Ao término do século XIX, no Brasil de cristianização católica superficial e modernização rala, o carnaval parece ter servido de caminho para que as camadas com menor acesso aos bens da modernidade ganhassem as ruas e reinventassem o Brasil, forçando que os participantes dos bailes que ocorriam em recinto fechados olhassem pela janela e observasse que os recentemente liberados do trabalho escravo, junto com os que, embora livres do trabalho forçado, não tinham permissão para inventar – em uma sociedade escravocrata não pode haver liberdade de nenhum tipo, ocorrem variações do mesmo – criaram um novo modo de divertir-se e , tomando as ruas, reinventaram o carnaval. Não como o de Veneza ou Amsterdan, Nova Orleans ou Quito. Foi sendo criado algo original, o carnaval brasileiro nascendo com o Brasil livre.    Nas cidade onde havia maior concentração de gente pobre tri-centenária (mestiços) e gente pobre de duas ou uma geração na terra (gente liberada pela Lei do Ventre Livre e pela Lei João Alfredo), lugares como Rio de Janeiro, Recife, Salvador, São Luiz e outras metrópoles do período imperial, foram palco dessa criação. Inicialmente ocupando apenas os três dias permitidos pela seriedade do Concílio de Trento, foram, ao longo do século XX, ocupando outros tempos, abrindo novas veredas para as múltiplas possibilidade ofertadas pela nossa tradição. Hoje o carnaval compete e supera muitas indústrias criadas pela modernidade. O carnaval moderno é uma indústria produtora de riqueza argentária a partir da riqueza gozosa desse povo brasileiro sintetizador das dores e alegrias do parto da modernidade.

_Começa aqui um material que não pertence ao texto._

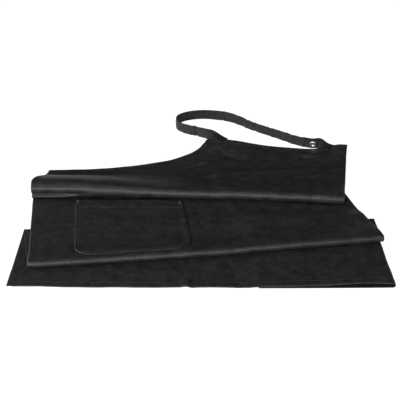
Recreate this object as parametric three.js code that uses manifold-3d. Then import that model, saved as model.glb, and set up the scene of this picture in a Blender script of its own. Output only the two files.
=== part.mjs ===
// A bib apron lying on a table, folded in a zigzag, with its neck strap standing in an open loop.
// Millimetres, +Z up, the hem in front (towards -Y) and the bib at the back.

import * as THREE from 'three';
import { mergeVertices } from 'three/addons/utils/BufferGeometryUtils.js';
import Module from 'manifold-3d';

const wasm = await Module();
wasm.setup();

// Sizes of the apron laid flat

const PANEL_LENGTH = 920; // hem to the top of the bib
const BIB_WIDTH = 292;
const ARMHOLE_WIDTH = 290;
const ARMHOLE_HEIGHT = 180;
const ARMHOLE_ROUND = 1.82; // 2 is a quarter of an ellipse, and less is flatter
const SIDE_TAPER = 28; // the fold under the right side runs in by this much from hem to bib
const UNDER_WIDTH = 212; // cloth folded under the right side, at the hem
const UNDER_TIP = 8; // what is left of it at the bib's top
const CLOTH = 1.0;
const PLY_GAP = 0.5; // air between plies that lie on each other
const ROLL_HEIGHT = 31; // of the high rounded fold at its left end

const POCKET_WIDTH = 196;
const POCKET_DEPTH = 195; // along its middle
const POCKET_SLANT = 25; // what the left side has over the right one
const POCKET_CORNER = 34;
const SEAM_GAP = 0.3; // between a piece and the cloth it is sewn to

const STRAP_WIDTH = 22;
const STRAP_THICKNESS = 1.4;
const LOOP_REACH = 137; // how far the neck loop stands off the bib's top edge
const TAB_OVERLAP = 32; // tab behind the strap's free end
const SEWN_LENGTH = 14; // tab and strap lying on the bib

const SNAP_DIAMETER = 12.5;
const SNAP_HEIGHT = 2.2;
const SNAP_POST = 4;
const SNAP_HOLE = 4.8;
const SOCKET_DIAMETER = 11;

// Sizes worked out from them

const SHOWN_WIDTH = ARMHOLE_WIDTH + BIB_WIDTH + SIDE_TAPER;
const PITCH = CLOTH + PLY_GAP; // from ply to ply
const BIB_CORNER = ARMHOLE_WIDTH / (ARMHOLE_WIDTH + BIB_WIDTH);

// The lines across the panel, in order from the hem: x is a share of SHOWN_WIDTH and y a share of
// PANEL_LENGTH. bow moves a line's middle back, and facing is 1 for a fold at the back.
const LINES = [
  { name: 'hem', leftX: -0.501, leftY: -0.002, rightX: 0.4995, rightY: -0.004, bow: -0.003, facing: -1 },
  { name: 'backFold', leftX: -0.506, leftY: 0.185, rightX: 0.507, rightY: 0.219, bow: 0, facing: 1 },
  { name: 'lowRoll', leftX: -0.459, leftY: 0.05, rightX: 0.512, rightY: 0.1346, bow: -0.004, facing: -1 },
  { name: 'hiddenFold', leftX: -0.521, leftY: 0.353, rightX: 0.418, rightY: 0.415, bow: 0, facing: 1 },
  { name: 'highRoll', leftX: -0.5135, leftY: 0.303, rightX: 0.432, rightY: 0.2747, bow: 0.012, facing: -1 },
  { name: 'bibTop', leftX: -0.449, leftY: 0.614, rightX: 0.4967, rightY: 0.529, bow: -0.012, facing: 1 },
];

// The two rounded folds in front: their heights at the left and right as shares of ROLL_HEIGHT, the
// share of the width over which the left height fades, and how far behind the fold the cloth
// settles, as shares of PANEL_LENGTH
const ROLLS = {
  lowRoll: { left: 0.355, right: 0.452, fade: 1.0, settleLeft: 0.0674, settleRight: 0.0783 },
  highRoll: { left: 1.0, right: 0.516, fade: 0.3, settleLeft: 0.1043, settleRight: 0.0913 },
};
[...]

Viva o carnaval e sua luta contra a seriedade dos reformadores dos costumes que, agora são levados a debater e conviver com os costumes que foram criados  nessa luta. O carnaval não pode ser visto como um índice de felicidade, mas pode ser entendido como uma vitória no embate com o mundo magro da seriedade e sisudez dos pastores, padres, gerentes de fábricas, cabos de usinas, etc..  Assim nos fazemos e fazemos o Brasil.